Each Protobuf field is prefixed with a tag: a varint encoding the field number and wire type. For field numbers 1-15, the tag is 1 byte. For field numbers 16-2047, the tag is 2 bytes. Put the most frequently used fields in positions 1-15.
// Concept: field number optimization
message PackageEvent {
string package_id = 1; // 1-byte tag (field 1, high frequency)
string status = 2; // 1-byte tag (field 2, high frequency)
int64 timestamp_ms = 3; // 1-byte tag (field 3, high frequency)
string warehouse_id = 4; // 1-byte tag
float weight_kg = 5; // 1-byte tag
// Reserve fields 1-15 for high-frequency fields
string notes = 16; // 2-byte tag (field 16, low frequency)
repeated string tags = 17; // 2-byte tag (field 17, low frequency)
}
Avro Binary Encoding
Avro takes a different approach: the schema is not embedded in the data at all. The writer and reader must have the schema to encode/decode. Fields are written in schema order with no field tags or names.
// Concept: Avro schema for package event
{
"type": "record",
"name": "PackageEvent",
"namespace": "com.logistics.events",
"fields": [
{"name": "package_id", "type": "string"},
{"name": "status", "type": "string"},
{"name": "timestamp_ms", "type": "long"},
{"name": "warehouse_id", "type": "string"},
{"name": "weight_kg", "type": "float"}
]
}
An Avro-encoded PackageEvent:
// No field tags. Values written in schema order.
// Strings: length-prefixed (varint length + UTF-8 bytes)
// Longs: zigzag varint encoding
// Floats: 4 bytes, little-endian IEEE 754
12 50 4b 47 2d 34 30 32 39 31 // package_id: "PKG-40291" (length 9 + bytes)
14 49 4e 5f 54 52 41 4e 53 49 54 // status: "IN_TRANSIT" (length 10 + bytes)
86 f8 b4 8f c6 64 // timestamp_ms: 1731675600123 (zigzag varint)
0c 57 48 2d 30 34 32 // warehouse_id: "WH-042" (length 6 + bytes)
9a 99 19 40 // weight_kg: 2.4 (IEEE 754 float)
Total: 24 bytes. Avro is smaller than Protobuf (28 bytes) because there are no field tags. The cost is that both the writer and reader must have the schema.
Schema Evolution
All three formats handle schema evolution, but with different constraints:
// Concept: Protobuf backward-compatible schema evolution
// Version 1:
message PackageEvent {
string package_id = 1;
string status = 2;
}
// Version 2 (backward compatible):
message PackageEvent {
string package_id = 1;
string status = 2;
string warehouse_id = 3; // New field. Old readers ignore it.
float weight_kg = 4; // New field. Old readers ignore it.

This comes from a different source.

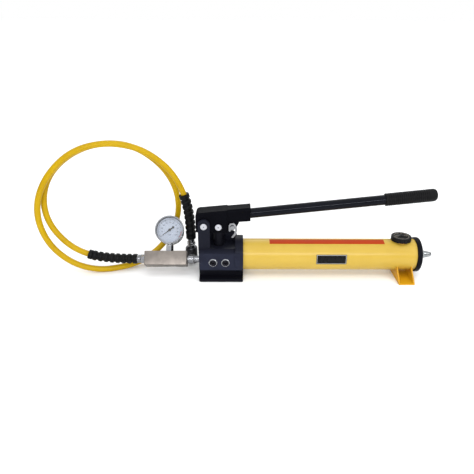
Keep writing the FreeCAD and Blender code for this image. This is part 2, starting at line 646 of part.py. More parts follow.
def gauge_block():
    block = box(BLOCK_X0, BLOCK_X1, -BLOCK_HALF, BLOCK_HALF, PORT_Z - BLOCK_HALF,
                PORT_Z + BLOCK_HALF)
    block = block.makeChamfer(0.8, block.Edges)
    cuts = [rod(3, (BLOCK_X0, 0, PORT_Z), (BLOCK_X1, 0, PORT_Z)),
            rod(PORT_R, (BLOCK_X0, 0, PORT_Z), (BLOCK_X0 + 14, 0, PORT_Z)),
            rod(PORT_R, (BLOCK_X1 - 12, 0, PORT_Z), (BLOCK_X1, 0, PORT_Z)),
            rod(STEM_R + FIT, (GAUGE_X, 0, PORT_Z + 4), (GAUGE_X, 0, PORT_Z + 20)),
            rod(2, (GAUGE_X, 0, PORT_Z), (GAUGE_X, 0, PORT_Z + 5))]
    return lean(block.cut(cuts[0].fuse(cuts[1:])))


def bourdon_shape():
    coil_r = 21.0
    section = Part.Face(Part.Wire(Part.makeCircle(2.4, V(GAUGE_X, 4, GAUGE_Z - coil_r), V(1, 0, 0))))
    return section.revolve(V(GAUGE_X, 4, GAUGE_Z), V(0, 1, 0), -250)


def gauge_stem():
    """The gauge's threaded socket: a thread, a spanner hexagon and an inner block."""
    top = PORT_Z + BLOCK_HALF
    thread = rod(STEM_R, (GAUGE_X, 0, PORT_Z + 5.5), (GAUGE_X, 0, top + 2))
    flats = hexagon(15, GAUGE_Z - BEZEL_R - 0.5 - top, (GAUGE_X, 0, top), (0, 0, 1))
    neck = rod(5, (GAUGE_X, 0, top + 2), (GAUGE_X, 0, GAUGE_Z - 26))
    inner = box(GAUGE_X - 6, GAUGE_X + 6, -2, 8, GAUGE_Z - 27, GAUGE_Z - 18)
    stem = thread.fuse([flats, neck, inner]).cut(bourdon_shape())
    return lean(stem.cut(rod(1.5, (GAUGE_X, 0, PORT_Z + 5), (GAUGE_X, 0, GAUGE_Z - 22))))


def gauge_case():
    cup = rod(CASE_R, (GAUGE_X, CASE_FRONT, GAUGE_Z), (GAUGE_X, CASE_BACK, GAUGE_Z))
    cup = soften(cup, 3.0, lambda e: e.Closed and e.CenterOfMass.y > CASE_BACK - 1)
    hollow = rod(CASE_R - CASE_WALL, (GAUGE_X, CASE_FRONT, GAUGE_Z),
                 (GAUGE_X, CASE_BACK - CASE_WALL, GAUGE_Z))
    stem_hole = rod(5 + FIT, (GAUGE_X, 0, GAUGE_Z - CASE_R - 2), (GAUGE_X, 0, GAUGE_Z - 25))
    return lean(cup.cut(hollow).cut(stem_hole))


def gauge_bezel():
    ring = pipe(BEZEL_R, CASE_R + FIT, (GAUGE_X, BEZEL_FRONT, GAUGE_Z), (GAUGE_X, -7, GAUGE_Z))
    lip = pipe(BEZEL_R - 1, 29.9, (GAUGE_X, BEZEL_FRONT, GAUGE_Z), (GAUGE_X, -15.3, GAUGE_Z))
    ring = soften(ring, 0.9, lambda e: e.Closed and e.BoundBox.XLength > 65)
    return lean(ring.fuse(lip).removeSplitter())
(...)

// Field 2 NOT removed. Old data still has it.
}
// Rules for backward compatibility:
// - New fields must be optional (proto3: all fields are optional by default)

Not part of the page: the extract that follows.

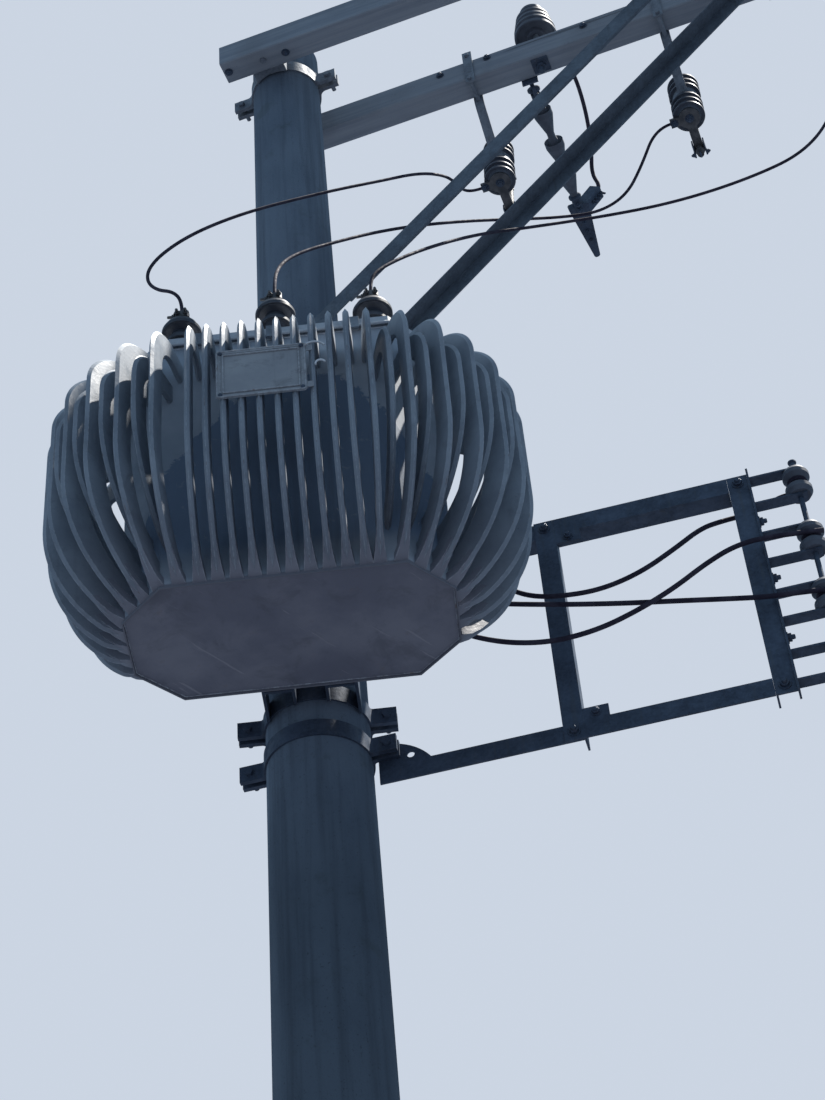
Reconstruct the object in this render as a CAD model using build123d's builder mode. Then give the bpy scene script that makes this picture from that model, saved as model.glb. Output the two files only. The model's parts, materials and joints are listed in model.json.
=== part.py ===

// - Never reuse a field number
// - Never change a field's type
// - Never rename a field (names are not transmitted, but they affect generated code)

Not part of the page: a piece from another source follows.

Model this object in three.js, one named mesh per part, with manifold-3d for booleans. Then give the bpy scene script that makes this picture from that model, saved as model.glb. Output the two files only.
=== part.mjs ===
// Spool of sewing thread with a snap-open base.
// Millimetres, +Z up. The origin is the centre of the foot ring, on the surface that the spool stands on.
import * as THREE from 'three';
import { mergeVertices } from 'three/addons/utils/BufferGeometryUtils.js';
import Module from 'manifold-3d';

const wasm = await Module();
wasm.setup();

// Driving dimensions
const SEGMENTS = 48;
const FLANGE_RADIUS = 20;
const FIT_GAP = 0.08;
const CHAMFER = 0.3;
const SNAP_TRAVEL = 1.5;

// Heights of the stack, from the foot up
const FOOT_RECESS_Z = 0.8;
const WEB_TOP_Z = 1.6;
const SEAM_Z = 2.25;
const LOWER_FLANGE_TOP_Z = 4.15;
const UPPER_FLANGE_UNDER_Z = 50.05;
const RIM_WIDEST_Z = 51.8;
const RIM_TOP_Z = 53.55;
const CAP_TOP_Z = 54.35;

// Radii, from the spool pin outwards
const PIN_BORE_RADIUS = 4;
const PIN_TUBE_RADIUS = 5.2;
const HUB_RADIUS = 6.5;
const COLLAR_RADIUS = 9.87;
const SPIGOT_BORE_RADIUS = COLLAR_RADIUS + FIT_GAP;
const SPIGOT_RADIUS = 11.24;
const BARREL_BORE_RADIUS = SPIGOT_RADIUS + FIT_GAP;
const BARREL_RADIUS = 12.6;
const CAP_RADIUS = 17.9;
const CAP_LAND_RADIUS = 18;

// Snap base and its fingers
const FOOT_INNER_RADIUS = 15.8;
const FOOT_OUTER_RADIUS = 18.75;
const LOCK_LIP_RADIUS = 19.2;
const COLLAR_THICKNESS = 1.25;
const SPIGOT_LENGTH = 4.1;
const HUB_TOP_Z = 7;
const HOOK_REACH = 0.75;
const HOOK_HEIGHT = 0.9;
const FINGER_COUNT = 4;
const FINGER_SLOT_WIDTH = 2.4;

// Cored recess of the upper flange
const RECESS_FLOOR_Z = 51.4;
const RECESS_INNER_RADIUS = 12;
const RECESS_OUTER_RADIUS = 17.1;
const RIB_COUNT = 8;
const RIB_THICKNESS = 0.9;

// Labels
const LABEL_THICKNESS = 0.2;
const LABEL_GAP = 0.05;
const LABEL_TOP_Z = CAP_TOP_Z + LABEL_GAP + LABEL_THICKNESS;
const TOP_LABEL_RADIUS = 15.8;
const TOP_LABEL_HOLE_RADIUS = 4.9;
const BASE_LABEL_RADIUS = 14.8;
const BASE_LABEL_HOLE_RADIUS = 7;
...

The Observable Consequence
Benchmark comparing serialization of 1 million PackageEvent messages:
| Metric | JSON (Jackson) | Protobuf | Avro |
|---|---|---|---|
| Serialize 1M messages | 2,100 ms | 280 ms | 320 ms |
| Deserialize 1M messages | 2,800 ms | 310 ms | 360 ms |
| Total size (1M messages) | 280 MB | 64 MB | 56 MB |
| Average message size | 280 bytes | 64 bytes | 56 bytes |
For the logistics platform processing 50 million messages/day:
| Metric | JSON | Protobuf | Avro |
|---|---|---|---|
| Daily bandwidth | 14 GB | 3.2 GB | 2.8 GB |
| Kafka storage (7-day retention) | 98 GB | 22.4 GB | 19.6 GB |
| CPU for (de)serialization | ~42 core-hours | ~5 core-hours | ~6 core-hours |
The CPU difference is 37 core-hours per day, over 1 full core dedicated to parsing JSON that could be avoided.
The Decision Rule
Use Protobuf when services are developed by different teams and you need strong schema evolution guarantees with compile-time type safety. The .proto file is the contract between services. gRPC uses Protobuf natively.
Use Avro when the primary consumer is a data pipeline (Kafka to ClickHouse, Kafka to data lake) and you want the smallest possible message size. Avro integrates with the Confluent Schema Registry, which manages schema versions and compatibility checks automatically.
Use JSON when the consumer is a browser, a third-party API integration, or a human debugging a Kafka topic with kafkacat. The readability and universal tooling support of JSON justify the overhead for external interfaces and debugging.
For the logistics platform: Protobuf for inter-service gRPC calls (route optimizer to package service). Avro for Kafka topics consumed by ClickHouse and the data pipeline. JSON for the public API consumed by partner integration systems.